One of the Senate investigators called it a game of “Whac-a-Mole” – once the committee uncovered one tax dodging strategy by Apple there were many more that popped up. The reality of modern multinational corporations in a global economy is that governments will always be, at best, several steps behind the clever tax lawyers. This is not just true in the United States. Europe has faced precisely the same problem; the UK had its own uproar earlier this year when it discovered that Starbucks had scarcely paid any corporate tax because it was effectively booking all its profits through subsidiaries in Switzerland and the Netherlands.

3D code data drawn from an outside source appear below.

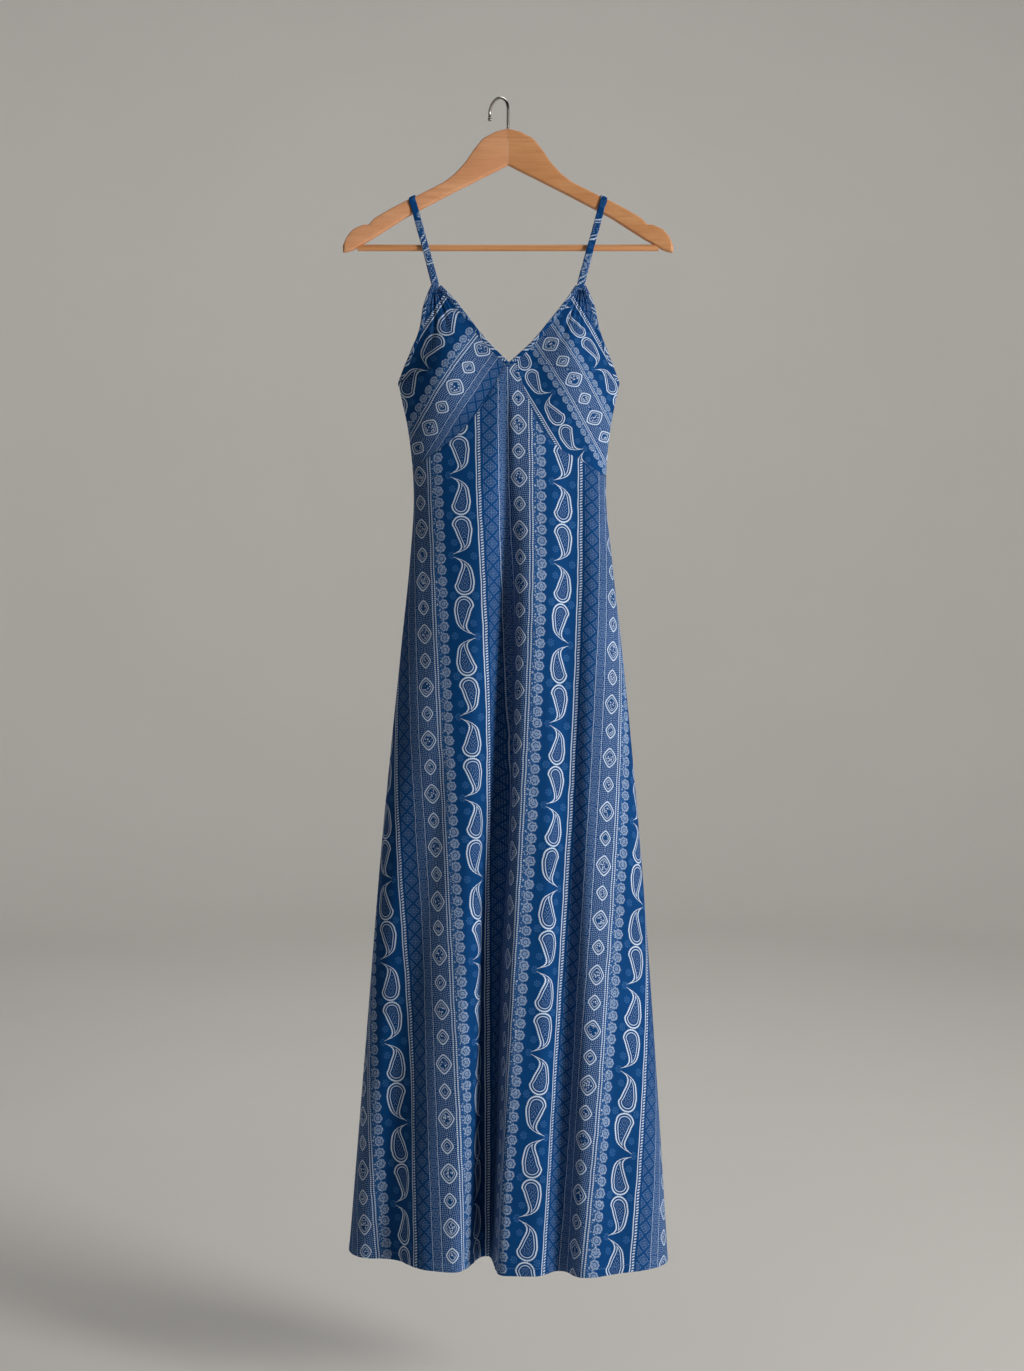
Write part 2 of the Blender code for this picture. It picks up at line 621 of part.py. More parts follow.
def round_rings(centres, radii, across):
    """Round rings along a path in the plane whose normal is across."""
    centres = np.asarray(centres, float)
    along = np.gradient(centres, axis=0)
    along = along / np.linalg.norm(along, axis=1, keepdims=True)
    beside = np.broadcast_to(across, along.shape)
    above = np.cross(along, beside)
    angle = np.linspace(0.0, 2 * np.pi, ROUND_SIDES, endpoint=False)
    spoke = (np.cos(angle)[None, :, None] * beside[:, None, :]
             + np.sin(angle)[None, :, None] * above[:, None, :])
    return centres[:, None, :] + spoke * np.asarray(radii)[:, None, None]


def hanger_bar(finish, carrier):
    """The straight trouser bar, held in a socket in each arm."""
    centres = [(x, bar_y(), -BAR_DROP) for x in (-BAR_REACH, 0.0, BAR_REACH)]
    rings = round_rings(centres, [BAR_RADIUS] * 3, np.array([0.0, 0.0, 1.0]))
    return loft("hanger_bar", rings, finish, carrier)


def hook_across():
    """Direction in which the hook leaves the stem."""
    return np.array([-math.sin(HOOK_TURN), math.cos(HOOK_TURN), 0.0])


def hanger_hook(finish, carrier):
    """The steel hook: a stem rising from the wood, an open arc and a round tip."""
    lean = hook_across()
    up = np.array([0.0, 0.0, 1.0])
    middle = lean * HOOK_RADIUS + up * (HOOK_WIRE - HOOK_RADIUS)
    centres = [up * z for z in np.linspace(-HOOK_ROOT_DROP, middle[2] - HOOK_EASE, 4)]
    for turn in np.linspace(0.0, HOOK_SWEEP, HOOK_STEPS):
        centres.append(middle - lean * HOOK_RADIUS * math.cos(turn) + up * HOOK_RADIUS * math.sin(turn))
    ahead = lean * math.sin(HOOK_SWEEP) + up * math.cos(HOOK_SWEEP)
    tip = centres[-1] + ahead * HOOK_TIP
    radii = [HOOK_WIRE] * len(centres)
    for turn in np.radians(HOOK_TIP_TURNS):
        centres.append(tip + ahead * math.cos(turn) * HOOK_TIP)
        radii.append(HOOK_TIP * math.sin(turn))
    plane_normal = np.cross(lean, up)
    return loft("hanger_hook", round_rings(centres, radii, plane_normal), finish, carrier)


def build():
    clear_scene()
    carrier = bpy.data.objects.new("hanging_point", None)
    bpy.context.scene.collection.objects.link(carrier)
    inner_top = hook_across() * HOOK_RADIUS
    carrier.location = (-inner_top[0] * MM, -inner_top[1] * MM, 0.0)

    cloth = material("printed_viscose", (0.03, 0.10, 0.28), 0.75)
    trim = material("printed_viscose_binding", (0.025, 0.09, 0.25), 0.75)
    beech = material("lacquered_beech", (0.50, 0.26, 0.13), 0.45)
    steel = material("polished_steel", (0.62, 0.61, 0.60), 0.25, 1.0)

    front_skirt(cloth, carrier)
    back_skirt(cloth, carrier)
    back_binding(trim, carrier)
    for side, word in ((-1, "left"), (1, "right")):
        cup(side, "front_cup_" + word, cloth, carrier)
        front_binding("neck_binding_" + word, neck_curve(side, 0.0), neck_curve(side, BINDING_WIDTH),
                      trim, carrier)
        front_binding("armhole_binding_" + word, arm_curve(side, 0.0), arm_curve(side, BINDING_WIDTH),
                      trim, carrier)
        strap(side, "strap_" + word, trim, carrier)
        hanger_arm(side, "hanger_arm_" + word, beech, carrier)
    hanger_bar(beech, carrier)
    hanger_hook(steel, carrier)


build()
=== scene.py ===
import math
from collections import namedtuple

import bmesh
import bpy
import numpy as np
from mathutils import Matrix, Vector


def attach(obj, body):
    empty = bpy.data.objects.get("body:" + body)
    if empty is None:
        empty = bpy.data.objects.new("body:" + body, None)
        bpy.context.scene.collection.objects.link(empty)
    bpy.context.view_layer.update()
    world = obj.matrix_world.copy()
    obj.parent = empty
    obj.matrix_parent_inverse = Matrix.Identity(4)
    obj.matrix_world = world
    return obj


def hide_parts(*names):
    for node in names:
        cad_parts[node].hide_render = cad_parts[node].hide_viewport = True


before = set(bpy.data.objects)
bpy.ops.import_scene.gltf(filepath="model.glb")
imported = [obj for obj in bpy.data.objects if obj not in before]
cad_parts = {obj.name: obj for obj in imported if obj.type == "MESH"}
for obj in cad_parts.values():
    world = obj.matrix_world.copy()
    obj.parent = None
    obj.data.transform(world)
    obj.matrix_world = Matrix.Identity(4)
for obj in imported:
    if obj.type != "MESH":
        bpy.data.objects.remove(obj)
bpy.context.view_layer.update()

# Looks of the maxi slip dress and its wooden hanger: paisley-striped viscose with bound edges and
# straps, a lacquered beech hanger, and its steel hook.
#
# Shapes are worked out in millimetres about the hanger's middle, as the solids are, and moved to
# the hook's inner top in metres when they become meshes. "drop" is a depth below the hook's top.

MM = 0.001

# The dress's form, the same as its solids have
HEM_DROP = 1565.0
SEAM_GAP = 0.3
BINDING_WIDTH = 6.0
BINDING_THICK = 2.4
STRAP_WIDTH = 9.5
STRAP_THICK = 2.0
WALL = 1.4
CLOTH_THICK = 0.6
HEM_THICK = 1.6
HEM_TURN = 10.0
HEM_LAST_ROW = 0.0025
HEM_PUCKER = 0.7
HEM_PUCKER_REACH = 260.0
HEM_ROLL = 0.35
CREASE_START = 60.0

Section = namedtuple("Section", "drop left right left_y right_y front back")
SECTIONS = [
    Section(230, -151, 152, 0, 0, 27, 14),
    Section(387, -149, 151, 0, 0, 41, 27),
    Section(450, -136, 139, 0, 0, 45, 33),
    Section(540, -128, 133, 0, 0, 48, 38),
    Section(628, -133, 141, 0, -2, 53, 42),
    Section(737, -144, 153, 0, -6, 60, 48),
    Section(1008, -171, 178, 1, -16, 72, 60),
    Section(1280, -193, 197, 3, -27, 82, 70),
    Section(1565, -216, 214, 5, -38, 90, 80),
]
Fold = namedtuple("Fold", "start start_x hem_x start_left start_right hem_left hem_right depth grow")
FRONT_FOLDS = [
    Fold(455, 3, -27, 26, 20, 26, 10, 78, 0.95),
    Fold(470, 92, 69, 20, 16, 20, 14, 23, 0.45),
    Fold(470, 128, 102, 16, 18, 14, 24, -8, 0.60),
    Fold(880, -112, -152, 26, 26, 36, 26, 30, 0.80),
]
BACK_FOLDS = [
    Fold(560, -30, -98, 20, 20, 24, 26, 46, 0.90),
    Fold(520, 8, -8, 18, 18, 22, 26, 30, 0.80),
    Fold(600, 40, 84, 20, 20, 26, 22, 48, 0.90),
    Fold(820, 96, 156, 24, 20, 22, 24, 22, 0.90),
]

# Soft creases that lie over the folds. u is how far from the panel's middle, along the cloth; a
# positive depth goes in and a negative one stands out. Those that end below the hem run through it.
Crease = namedtuple("Crease", "u_start u_end start end half_width depth")
FRONT_CREASES = [
    Crease(-5, -18, 330, 1180, 11, 13.0), Crease(-50, -48, 760, 1560, 9, 4.0),
    Crease(-1, -2, 366, 600, 5, 2.4), Crease(-98, -160, 700, 1420, 15, 2.6),
    Crease(-62, -96, 860, 1700, 17, -3.6), Crease(-30, -52, 560, 1180, 11, -3.4),
    Crease(32, 40, 560, 1010, 9, -1.8), Crease(56, 82, 720, 1500, 11, -2.4),
    Crease(112, 158, 640, 1380, 13, 2.4), Crease(128, 214, 900, 1800, 20, -3.6),
    Crease(150, 262, 1080, 1760, 15, 2.8), Crease(-126, -236, 1030, 1790, 18, -3.2),
    Crease(-118, -138, 520, 830, 9, 1.5), Crease(96, 112, 525, 760, 8, 1.4),
]
BACK_CREASES = [
    Crease(-104, -152, 640, 1400, 15, 2.6), Crease(-70, -100, 800, 1700, 16, -3.4),
    Crease(-22, -34, 470, 1050, 10, 2.2), Crease(20, 26, 430, 820, 9, -1.8),
    Crease(60, 96, 700, 1560, 12, -2.6), Crease(104, 176, 620, 1330, 14, 2.4),
    Crease(124, 226, 930, 1780, 19, -3.4), Crease(-120, -240, 1010, 1800, 17, -3.0),
]

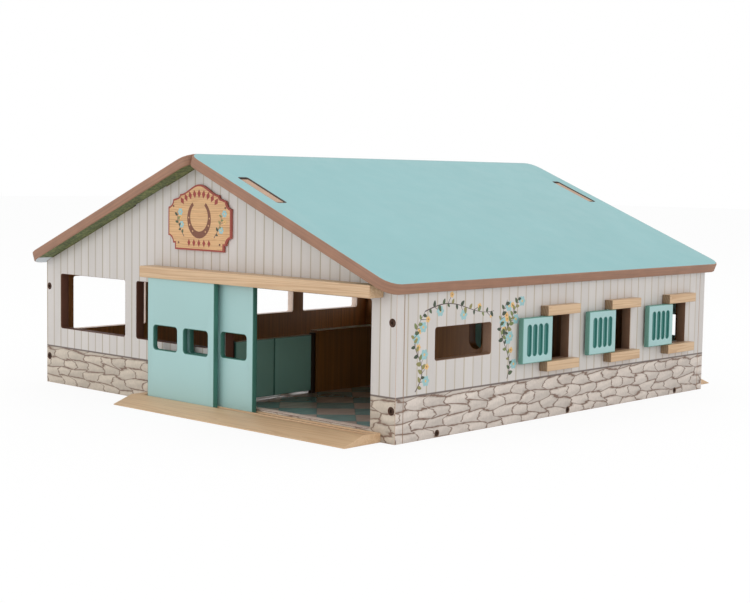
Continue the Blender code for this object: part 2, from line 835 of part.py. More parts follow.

So what can be done to make companies pay a fairer share? One possibility is to negotiate an international arrangement to crack down on “tax haven” countries. The Clinton administration tried this in the late 1990s, led by one of the country’s distinguished public servants, Stuart Eizenstat, who was then deputy Treasury secretary.  Despite his determined efforts through the OECD and the support of many European countries, the initiative came away empty-handed. Too many countries simply refused to bargain away their sovereign power to cut taxes to attract investment, even if that “investment” is sometimes little more than a postal drop box.

A second possibility, and one that will be on the table if Congress takes up tax reform this year, is to cut the high U.S. statutory tax rate (currently the highest in the OECD at 35 percent) back to a more competitive level, say in the mid-20s. This is what Mr. Cook recommended at the hearing. But as the Senate investigation showed, in many cases Apple was paying less than two percent in taxes on its overseas profits. Even at a 25 percent top tax rate, companies would have little additional incentive to expand their operations in the United States. Mr. Cook suggests a still lower “single digit” rate for repatriation of overseas profits, which might encourage companies a bit, but would net minimal revenue for the Treasury.

A third option, being pushed by the “Lift America Coalition” of U.S companies from Coca-Cola to Xerox, is for the United States to move to a “territorial” tax system in which profits are taxed only in the country where they are earned. This is what most European countries do. The problem with that, however, is that it would increase even more the incentive for companies to shift profits offshore, and in reality there is little the IRS can do through regulations to prevent this. Not only would this erode corporate tax payments still further, companies that can shift profits easily -- such as technology and intellecual property-based businesses -- would be the big winners, while those that actually make things in the United States would see little benefit.

The frustrating reality is that there is only one sensible solution actually within the power of the U.S. government to enact and enforce – abolish the corporate tax entirely. This is not as radical as it sounds. The tax on corporate profits has always been a double tax, since profits are taxed a second time when they are distributed to shareholders as dividends or capital gains. A revenue-neutral tax reform could make up most of the losses from corporate taxes with higher tax rates on dividends and capital gains. The Joint Committee on Taxation has estimated that taxing capital gains and dividends at the same rate as ordinary income (a top rate of 39.6 percent rather than the current 15 percent) would raise an additional $160 billion, which is only a bit less than the $181 billion corporations paid directly in taxes in 2011.

Of course the idea of raising dividend and capital gains taxes is anathema to many and would be bitterly resisted. But the alternative is worse – to watch companies like Apple pay an ever dwindling percentage of their profits in tax to the U.S. government, while Congress and the administration stand by powerless to do anything about it.